Nesse inverno, de frio intenso – para os padrões feirenses – e de garoa constante, o trabalho se torna mais árduo. As gotas da chuva fina reluzem sob as lâmpadas alaranjadas dos postes, acumulam-se sobre o asfalto rugoso, enregelam aqueles que se esfalfam sem agasalhos adequados, distribuídos pela Senhor dos Passos, pela Marechal Deodoro, pela Conselheiro Franco.

“Esses trabalhadores, anônimos e pouco notados, são os coletores de material reciclável”

Os guardas-noturnos – há dezenas espalhados pelo centro da cidade – e eventuais operários que fazem reparos rápidos na fachada de alguma loja costumam ser as únicas testemunhas da labuta dessa gente. Os motoristas que avançam velozmente estão sempre entretidos com o volante e isolados pelos vidros dos carros.

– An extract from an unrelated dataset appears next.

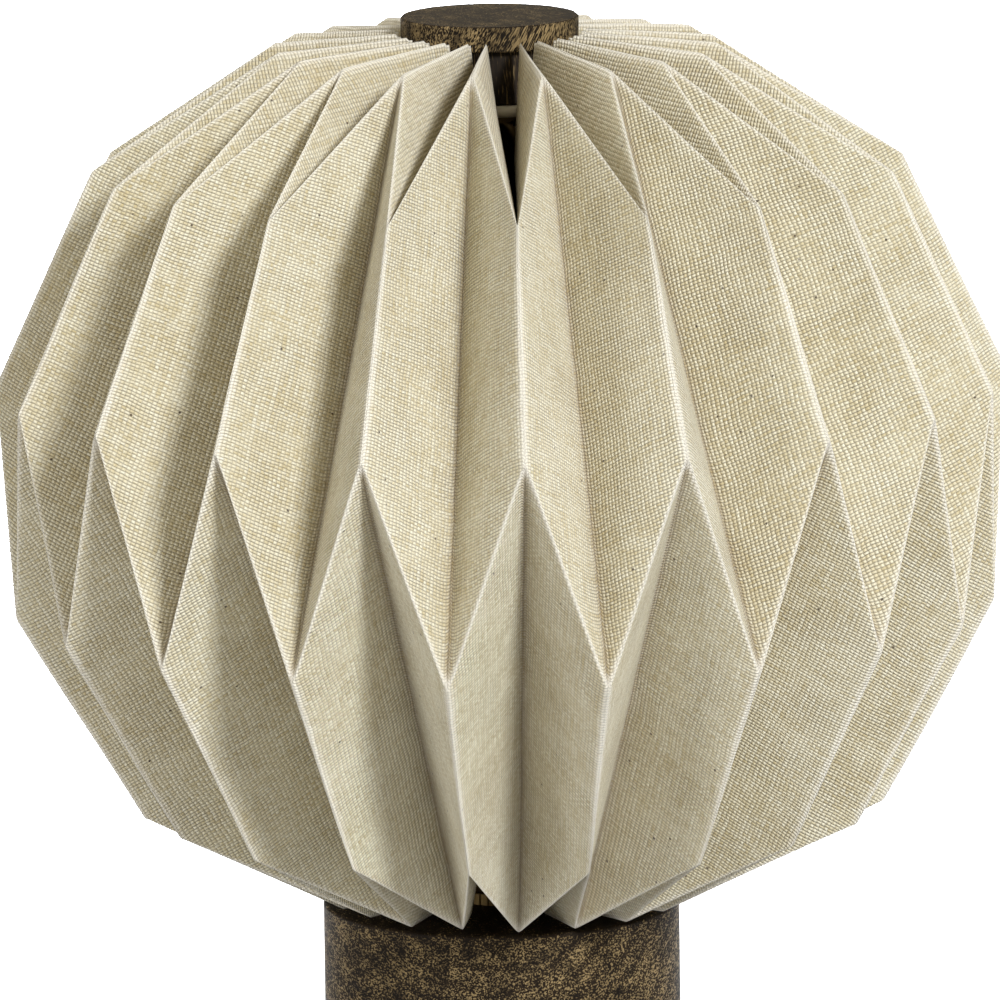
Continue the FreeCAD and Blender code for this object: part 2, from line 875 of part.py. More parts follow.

Não costumam perceber aquelas figuras socialmente invisíveis.

Esses trabalhadores, anônimos e pouco notados, são os coletores de material reciclável: ali, antecipam-se à coleta regular do lixo e asseguram preciosos recursos, indispensáveis à sobrevivência de quem dispõe de escassas oportunidades na vida feroz da cidade grande.

Tração

Catador de papelão

Há décadas esses trabalhadores anônimos circulam pelo centro da cidade. Alguns se aventuram com uma carroça e um animal – magro e maltratado – que puxa preguiçosamente a carga. Mas a regra é que eles mesmos assumam a função, puxando com músculos retesados minicarroças que vão ficando abarrotadas de papelão. A caminhada, para muitos, é extensa: finda nos distantes bairros periféricos da Feira de Santana. De lá, seguem para as empresas que compram o produto para reciclagem.

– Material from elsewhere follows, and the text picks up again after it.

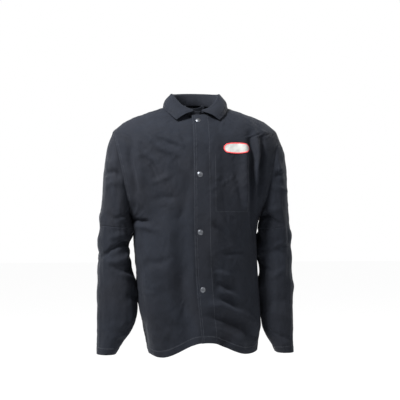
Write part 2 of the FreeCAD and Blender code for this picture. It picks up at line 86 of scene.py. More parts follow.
# Body sections: height, half width, depth in front, depth behind.
BODY = [
    (4, 72, 66, 58), (-4, 102, 75, 69), (-19, 146, 85, 81), (-35, 188, 95, 91),
    (-52, 215, 104, 99), (-74, 238, 113, 106), (-120, 252, 125, 112), (-180, 252, 134, 116),
    (-250, 228, 139, 116), (-318, 187, 141, 115), (-380, 178, 141, 114),
    (-460, 177.5, 140, 113), (-560, 175.5, 139, 114), (-640, 169, 138, 116),
    (-706, 157, 137, 118),
]
# Sleeve sections: outer X and Z, inner X and Z, half depth in front and behind, middle Y.
SLEEVE_HEAD = [
    (238, -74, 187, -318, 78, 67, 0), (254, -122, 187.6, -321, 83, 76, 0),
    (264, -185, 188.2, -325, 84, 79, 0), (269, -250, 189, -331, 80, 77, 0),
    (273, -325, 190, -340, 74, 73, 0), (278, -404, 192, -404, 67, 66, 2),
]
# Forearm sections: outer X, height, inner X right and left, half depths, middle Y.
FOREARM = [
    (281, -460, 184, 191, 65, 62, 0), (283, -510, 172, 191, 63, 60, -4),
    (284, -560, 167, 191.5, 61, 58, -8), (284, -600, 169, 192, 58, 56, -12),
    (284, -640, 184, 198, 53, 51, -16), (284, -675, 209, 216, 46, 45, -20),
    (284, -706, 230, 234, 40, 39, -23),
]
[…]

Há aqueles mais afortunados: contam com a solidariedade de comerciantes ou comerciários, que já deixam os volumes amarrados junto aos postes, à espera do coletor. Outros mergulham numa frenética triagem, remexendo caixas, descartando espuma, plástico, folhas de papel. Movem-se como espectros sob as sombras densas do centro da cidade de luminosidade opaca. A movimentação intensa dessa gente é o que empresta vida às noites melancólicas do centro da Feira de Santana.

“Há quem vá acompanhado da mulher, que se empenha na faina com a mesma disposição masculina.”

Alguns circulam acompanhados de cachorros, magros, malcuidados, mas dóceis com seus donos. Deserdados pela sorte, muitos solitários contam apenas com a companhia fiel desses animais. Há quem vá acompanhado da mulher, que se empenha na faina com a mesma disposição masculina. Enérgicas, carregam fardos volumosos com músculos retesados. Esses são mais raros, mas não falta quem trabalhe acompanhado até por crianças que, inocentes, brincam e correm enquanto os adultos dedicam-se à labuta insalubre.

Futuro

Catador de lixo

Durante muito tempo – e mesmo nos dias atuais – houve a concorrência dos usuários de drogas, particularmente do crack. Arruinados pelo vício, incapazes de sustentar uma rotina convencional, os dependentes químicos encontram em atividades do gênero a oportunidade de acumular algum recurso para consumir droga. Quem acompanha o cotidiano da Feira de Santana sabe que esse grupo foi diminuindo, tragado pela espiral implacável da violência.

É dura a rotina de quem se aventura em ofícios desse naipe. Arrastam a minicarroça, curvam-se triando material, carregam o peso do produto selecionado, acomodam sobre o veículo, arrastam-no fazendo a tração, deslocam-se por extensos percursos até a periferia pobre onde armazenam a carga que, finalmente, será vendida no dia seguinte. Os magros trocados ajudam a ir sobrevivendo.

“As afamadas pontes para o futuro não passam de pinguelas para o passado.”

Por mais de uma década essa multidão de anônimos figurou na imprensa, robustecendo os números dos programas sociais, fomentando discussões sobre políticas públicas. De um ano para cá, estão sendo esquecidos. Só são mencionados quando se estima o impacto do Bolsa Família sobre o orçamento, ou o custo do direito do pobre de se aposentar pela Previdência oficial, daqui a algumas décadas.

Ao longo da chamada Nova República (1985-2016) uma tênue esperança de que o Brasil tinha jeito animou parte da população. Parecia que tendíamos à promoção da inclusão, à reconciliação histórica, a um futuro diferente do passado. Hoje, a legião de desvalidos que cata papelão ali pelo centro da cidade evoca a sensação que as afamadas pontes para o futuro não passam de pinguelas para o passado.